La nomina di Franco Corleone a Garante toscano dei detenuti è arrivata in contemporanea all’approdo parlamentare delle tre leggi di iniziativa popolare su carcere, droghe e diritti umani, e nel mezzo delle polemiche suscitate dal messaggio di Giorgio Napolitano alle camere, per sollecitare la politica a intervenire sulla terribile realtà delle carceri italiane.

Perché il capo dello Stato è intervenuto proprio ora?

L’anno scorso, dopo la lettera di 139 giuristi che gli chiedevano di utilizzare lo strumento del messaggio al Parlamento, una delegazione guidata da Andrea Puggiotto fu ricevuta da Napolitano. Il presidente ci spiegò che in genere quei messaggi non erano mai stati presi in considerazione dalla forze politiche, quindi lui non ne aveva mai fatto uso. Ora invece ha cambiato opinione, anche dopo una recente visita a Poggioreale, perché siamo stati condannati dalla Corte europea per i diritti umani e abbiamo tempo fino a maggio per rientrare nella legalità. Sarebbe un fatto molto grave se, alla vigilia del semestre di presidenza Ue, l’Italia subisse una condanna definitiva per violazione dei diritti umani.

Resta il fatto che le “proposte” di Napolitano hanno scatenato un vespaio. Sono sul piede di guerra Leghisti e M5S(che annuncia un proprio piano sulle carceri, con la previsione di ben 69mila detenuti). Perfino nel Pd c’è qualche fibrillazione. Possiamo parlare di “fattore Berlusconi”?

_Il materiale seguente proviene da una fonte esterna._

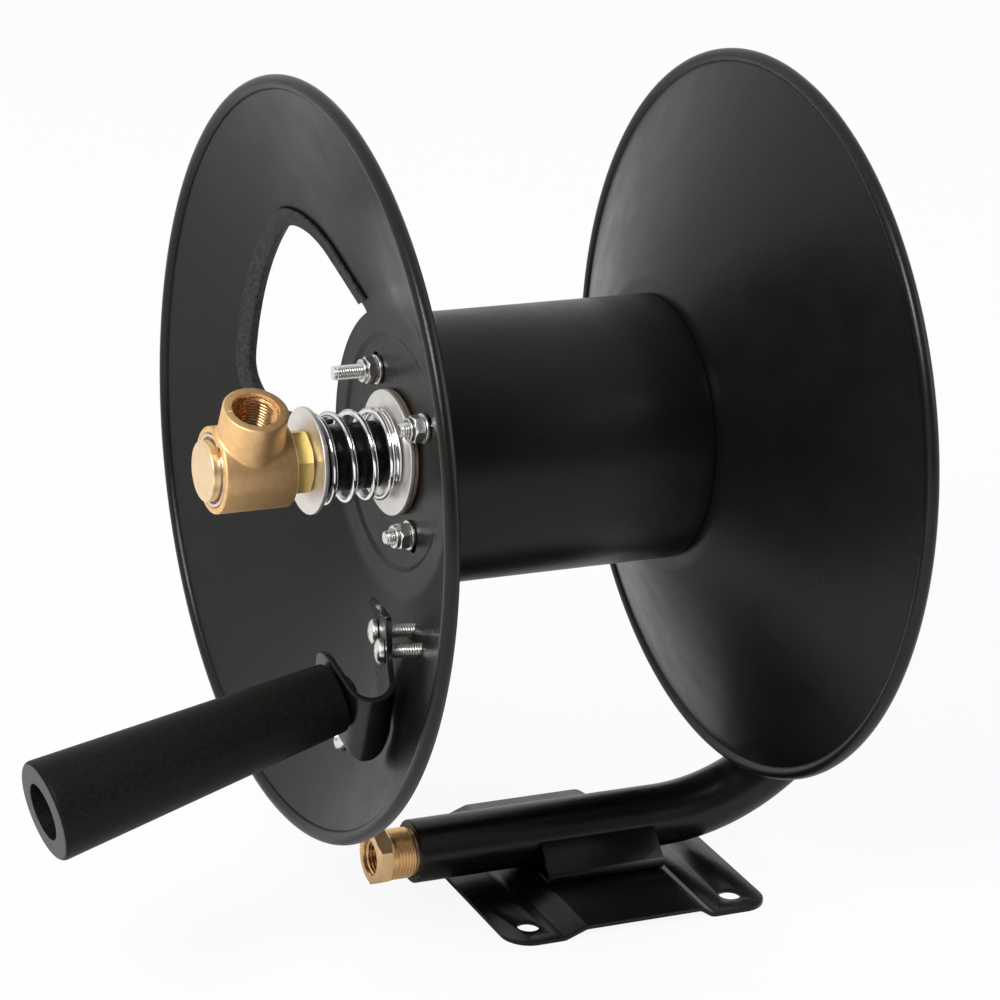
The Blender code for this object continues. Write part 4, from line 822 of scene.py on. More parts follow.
def lock_nut(name, turn, place):
    """Hexagon nut with its round collar."""
    steps = 72
    bore = BOLT_RADIUS + GAP / 2
    top = NUT_HEX_HEIGHT + NUT_COLLAR_HEIGHT
    rings = [ring(steps, bore, 0.0)]
    rings += hex_rings(steps, NUT_FLATS, 0.0, NUT_HEX_HEIGHT, NUT_CHAMFER)
    collar = [(NUT_COLLAR_RADIUS, NUT_HEX_HEIGHT), (NUT_COLLAR_RADIUS, top), (bore + NUT_CHAMFER, top)]
    rings += plain_rings(steps, soft_path(collar, NUT_COLLAR_EDGE, 4))
    rings += plain_rings(steps, [(bore + NUT_MOUTH, top - NUT_MOUTH), (bore, top - NUT_MOUTH)])
    return tube(name, rings, True, turn, place, 30.0)


def flat_washer(name, turn, place):
    outline = ring_outline(BOLT_RADIUS + GAP, WASHER_RADIUS, 0.0, WASHER_THICKNESS)
    return revolve(name, soften(outline, WASHER_EDGE, 2), 64, turn, place)


def make_tie_bolts():
    washer_seat = FAR_DISC_X + GAP
    nut_seat = washer_seat + WASHER_THICKNESS + GAP
    nut_top = nut_seat + NUT_HEX_HEIGHT + NUT_COLLAR_HEIGHT
    for number, angle in enumerate(TIE_ANGLES, start=1):
        y, z = polar(TIE_CIRCLE, angle)
        near_end = nut_top + (TIE_LONG_END if number == 1 else TIE_SHORT_END)
        far_end = nut_top + TIE_SHORT_END
        threaded = ((-near_end + BOLT_CHAMFER, -washer_seat + TIE_THREAD_REACH),
                    (washer_seat - TIE_THREAD_REACH, far_end - BOLT_CHAMFER))
        rod = bolt_rod(f"tie_thread_{number}", -near_end, far_end, threaded, ALONG_X, (0.0, y, z))
        dress(rod, zinc, "drum", "zinc", f"tie_rod_{number}")
        for side, way, turn in (("near", -1.0, AGAINST_X), ("far", 1.0, ALONG_X)):
            spin = turn @ Matrix.Rotation(number * NUT_TURN_STEP, 3, "Z")
            dress(flat_washer(f"washer_{side}_{number}", turn, (way * washer_seat, y, z)),
                  zinc, "drum", "zinc", f"tie_washer_{side}_{number}")
            dress(lock_nut(f"nut_{side}_{number}", spin, (way * nut_seat, y, z)),
                  zinc, "drum", "zinc", f"tie_nut_{side}_{number}")


def leg_point(along, across, height=0.0):
    """Point of the bracket's screw leg, given in the plane of that leg, in the bracket's frame."""
    ahead = Vector((math.cos(STRAP_SPREAD), 0.0, -math.sin(STRAP_SPREAD)))
    up = Vector((math.sin(STRAP_SPREAD), 0.0, math.cos(STRAP_SPREAD)))
    return ahead * along + Vector((0.0, across, 0.0)) + up * (height - STRAP_BEND_RADIUS)


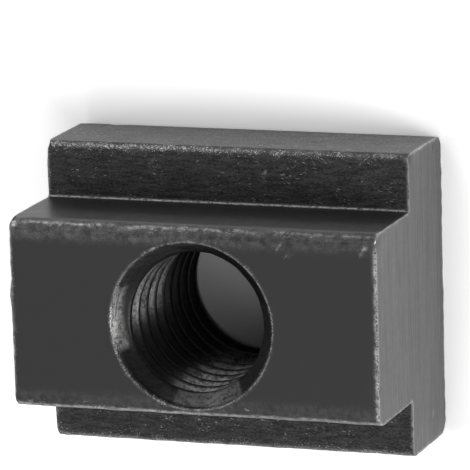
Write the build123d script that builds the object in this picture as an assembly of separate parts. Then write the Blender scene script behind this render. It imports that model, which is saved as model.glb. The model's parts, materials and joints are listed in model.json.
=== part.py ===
from build123d import *
import os
from math import sqrt

# T-slot nut: one block of steel that slides along a T-shaped slot, where the bolt or stud
# screwed into it draws its foot up under the slot's lips. Millimetres. X runs along the slot,
# Y across it and Z up through the slot's mouth. The origin is the middle of the foot's underside.

# The T-shaped bar
length = 27.5           # along the slot, from one cut end to the other
foot_width = 22.2       # the wide part, caught under the slot's lips
foot_height = 8.0
tongue_width = 13.9     # the narrow part, with 0.1 to spare in a 14 mm slot
tongue_height = 8.0     # above the foot's shoulders
foot_top_r = 0.6        # rounding of the foot's two upper long edges
foot_bottom_r = 1.0     # rounding of its two lower ones
tongue_top_r = 1.0      # rounding of the tongue's two top edges
root_r = 0.3            # fillet where the tongue rises from each shoulder

# The tapped hole, M12 x 1.75
thread_d = 12.0
thread_pitch = 1.75
hole_x = -0.15          # the hole stands a little off the middle of the block
hole_y = -0.3
top_mouth = 1.05        # depth of the 45 degree countersink in the tongue's top
foot_mouth = 0.3        # depth of the one in the foot's underside

total_height = foot_height + tongue_height
# A 60 degree thread is cut 5/8 of the height of its sharp triangle deep, and the hole's plain
# wall stands at the crests that this leaves.
thread_depth = 5 / 8 * thread_pitch * sqrt(3) / 2
hole_r = thread_d / 2 - thread_depth


def t_bar():
    """The T section, each corner with its own radius, extruded both ways along X."""
    foot = foot_width / 2
    tongue = tongue_width / 2
    right_side = [
        (foot, 0, foot_bottom_r),
        (foot, foot_height, foot_top_r),
        (tongue, foot_height, root_r),
        (tongue, total_height, tongue_top_r),
    ]
    left_side = [(-y, z, radius) for y, z, radius in reversed(right_side)]
    corners = right_side + left_side
    outline = FilletPolyline(
        [(y, z) for y, z, radius in corners],
        radius=[radius for y, z, radius in corners],
        close=True,
    )
    section = Plane.YZ * make_face(outline)
    return extrude(section, amount=length / 2, both=True)


def tapped_hole():
    """The cutter for the hole: a plain wall that opens in a cone at each end, turned about Z."""
    past = 1.0          # how far the cutter runs out of the block, each cone widening with it
    bottom = -past
    top = total_height + past
    half_section = Polyline(
        (0, bottom),
        (hole_r + foot_mouth + past, bottom),
        (hole_r, foot_mouth),
        (hole_r, total_height - top_mouth),
        (hole_r + top_mouth + past, top),
        (0, top),
        close=True,
    )
    cutter = revolve(Plane.XZ * make_face(half_section), Axis.Z)
    return Pos(hole_x, hole_y) * cutter


os.makedirs("parts", exist_ok=True)
t_slot_nut = t_bar() - tapped_hole()
t_slot_nut.label = "t_slot_nut"
export_step(t_slot_nut, "parts/t_slot_nut.step")
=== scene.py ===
import json
import math

import bmesh
import bpy
import numpy as np
from mathutils import Euler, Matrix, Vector


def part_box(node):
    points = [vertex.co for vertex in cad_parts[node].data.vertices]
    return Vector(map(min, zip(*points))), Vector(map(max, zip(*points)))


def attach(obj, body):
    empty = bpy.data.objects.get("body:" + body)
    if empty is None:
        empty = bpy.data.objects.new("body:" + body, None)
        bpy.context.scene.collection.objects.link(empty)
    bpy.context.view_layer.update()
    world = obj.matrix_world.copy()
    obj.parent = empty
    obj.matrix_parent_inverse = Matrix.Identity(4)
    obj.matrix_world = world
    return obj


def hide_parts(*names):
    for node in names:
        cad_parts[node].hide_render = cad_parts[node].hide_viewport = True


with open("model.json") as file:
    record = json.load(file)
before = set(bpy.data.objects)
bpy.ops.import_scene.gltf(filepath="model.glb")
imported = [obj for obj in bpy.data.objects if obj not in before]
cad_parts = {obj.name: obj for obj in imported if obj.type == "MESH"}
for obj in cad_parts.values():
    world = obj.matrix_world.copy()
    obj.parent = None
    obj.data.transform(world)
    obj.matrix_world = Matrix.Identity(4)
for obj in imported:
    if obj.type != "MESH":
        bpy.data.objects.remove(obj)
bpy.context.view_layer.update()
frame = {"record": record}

# ---------------------------------------------------------------------------
# Sizes in millimetres. The main ones come from the frame.
# ---------------------------------------------------------------------------
MM = 0.001
mount = {m["name"]: m for m in frame["record"]["mounts"]}
HALF_LENGTH, HALF_FOOT, HEIGHT = (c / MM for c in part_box("t_slot_nut")[1])
HALF_TONGUE = mount["tongue_side_back"]["pos_m"][1] / MM
SHOULDER = mount["shoulder_back"]["pos_m"][2] / MM
HOLE_X, HOLE_Y = (c / MM for c in mount["thread"]["pos_m"][:2])
CREST_R = mount["thread"]["dims"]["r_mm"]

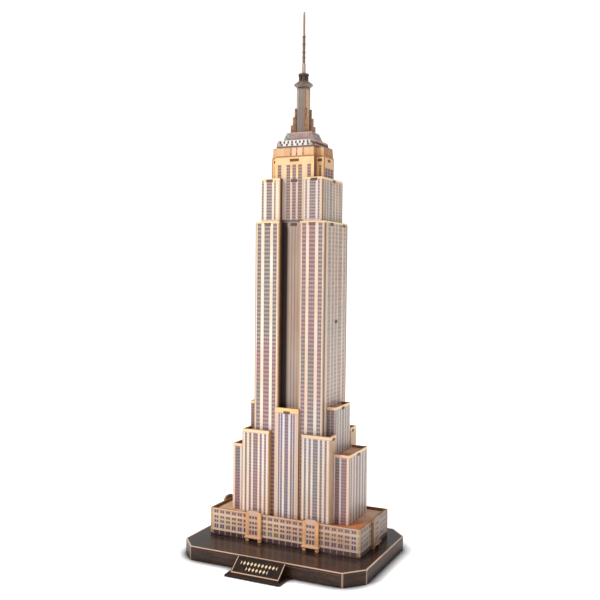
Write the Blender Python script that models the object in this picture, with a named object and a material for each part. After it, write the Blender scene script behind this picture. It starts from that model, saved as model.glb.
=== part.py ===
"""Press-out board model of a stepped skyscraper on an octagonal base.

Every piece is a sheet of printed board, 2 mm thick, flat or folded, or a small turned piece at the
top. Plates with tabs hold the folded walls apart: the end of each tab shows in a slot of the wall.
Lengths in this file are in millimetres and are turned into metres where a mesh is made. X runs along
the long side, the nameplate is at the front (-Y), and Z is up.
"""

import math

import bmesh
import bpy
from mathutils import Matrix

# Board and fits
BOARD = 2.0
GAP = 0.3
TAB = 6.0

# Base tray
BASE_X = 89.5
BASE_FRONT = -73.0
BASE_BACK = 57.5
BASE_CUT_X = 15.5
BASE_CUT_Y = 17.0
BASE_TOP = 12.2

# Nameplate
PLATE_HALF = 23.2
PLATE_FOOT_HALF = 26.2
PLATE_FRONT = -93.5
PLATE_LEAN = 15.4

# Podium
PODIUM_X = 75.4
PODIUM_Y = 35.6
PODIUM_TOP = 37.7
PODIUM_ROOF = 35.4
ENTRANCE_X = 28.8
ENTRANCE_HALF = 7.7
ENTRANCE_PEAK = 40.6
CANOPY = 16.6

# Low wings at the two ends
WING_X = 59.1
WING_Y = 22.8
WING_TOP = 98.0

# Corner blocks
CORNER_X = 44.1
CORNER_INNER_X = 16.5
CORNER_Y = 32.0
CORNER_TOP = 114.6
CORNER_PLATE = 111.5

# Side blocks
SIDE_X = 43.4
SIDE_Y = 17.7
SIDE_TOP = 138.9
SIDE_PLATE = 136.1

# Centre blocks
CENTRE_HALF = 12.0
CENTRE_TOP = 136.5

# Tower shaft
SHAFT_X = 34.6
SHAFT_Y = 26.8
RECESS_X = 10.5
SHAFT_TOP = 305.9
SHAFT_PLATE = 303.4
MIDDLE_PLATE = 215.0
BAY_TAB_X = 22.3

# Upper shaft
UPPER_X = 30.4
UPPER_Y = 23.8
UPPER_RECESS_X = 11.8
UPPER_TOP = 345.3
UPPER_PLATE = 343.2

# Core walls and crown
CORE_Y = 18.2
CORE_HALF = 14.5
CROWN_HALF = 19.5
CROWN_SIDE_X = 26.6
CROWN_SIDE_Y = 11.0
CROWN_TOP = 365.2
CROWN_PLATE = 361.8
BAND_TOP = 374.0
DECK_TOP = 380.2

# Plinth, mast and spire
PLINTH_X = 16.6
PLINTH_Y = 8.8
PLINTH_TOP = 388.5
MAST_HALF = 4.6
MAST_TOP = 430.2
FIN_STEPS = ((11.9, 395.2), (9.95, 402.7), (8.15, 410.9))
COLLAR_TOP = 435.7
LANTERN_TOP = 443.3
SPIRE_TOP = 500.0

MM = 0.001


# Materials

def paint(name, colour, roughness=0.5, metallic=0.0):
    material = bpy.data.materials.new(name)
    material.use_nodes = True
    shader = material.node_tree.nodes["Principled BSDF"]
    shader.inputs["Base Color"].default_value = (*colour, 1.0)
    shader.inputs["Roughness"].default_value = roughness
    shader.inputs["Metallic"].default_value = metallic
    return material


def paints():
    return {
        "facade": paint("facade", (0.70, 0.60, 0.50), 0.42),
        "roof": paint("roof", (0.46, 0.24, 0.12), 0.5),
        "base": paint("base", (0.055, 0.032, 0.026), 0.22),
        "gold": paint("gold", (0.86, 0.62, 0.33), 0.4),
        "core": paint("core", (0.42, 0.33, 0.25), 0.8),
        "deck": paint("deck", (0.62, 0.58, 0.57), 0.45),
        "mast": paint("mast", (0.40, 0.33, 0.31), 0.4),
        "spire": paint("spire", (0.42, 0.30, 0.20), 0.35),
    }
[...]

Se tutti leggessero con attenzione il messaggio di Napolitano capirebbero quanto sia arbitrario e grottesco legarlo a una possibile via di salvezza per Berlusconi perché i temi dell’amnistia e dell’indulto sono posti per ultimi. E comunque ogni amnistia in Italia non è mai stata superiore ai tre anni. Il tema principale è che se a maggio i posti nelle carceri saranno 47mila, dovranno esserci 47mila detenuti. Per questo Napolitano avverte: i detenuti vanno ridotti, se ci sono altre ipotesi portatele avanti, comunque sia dovete intervenire.

Domanda retorica: lei ha qualche idea in proposito?

Nelle carceri italiane continua ad esserci una situazione intollerabile non solo per il sovraffollamento: è impossibile anche aprire le celle per lavorare e studiare, applicando il dettato costituzionale. Basterebbe ridurre il ricorso alla custodia cautelare, e poi cancellare o modificare profondamente quelle leggi criminogene, come la Giovanardi-Fini sulle droghe, la Bossi-Fini sull’immigrazione e la ex Cirielli, che provocano la massima parte degli ingressi in carcere. Sarebbe una modalità diversa di amnistia, su reati come l’immigrazione clandestina, il possesso di lievi quantità di droga, l’oltraggio e la resistenza a pubblico ufficiale. Pare impossibile, ma in questo paese si finisce in carcere anche solo per aver coltivato qualche pianta di marijuana.

Vista l’Italia di oggi, c’è qualche speranza? O finirà tutto in una bolla di sapone?

Ora le tre leggi di iniziativa popolare sono in parlamento, alcuni deputati come Raciti, Beni e Migliore le hanno prese in carico per offrire una sorta di “corsia preferenziale” alla discussione. Peraltro sarebbe saggio dedicare al carcere un’intera sessione parlamentare, ad esempio di due settimane, per lavorare in maniera coordinata. Anche per rendersi un po’ più credibili di fronte alla corte di Strasburgo.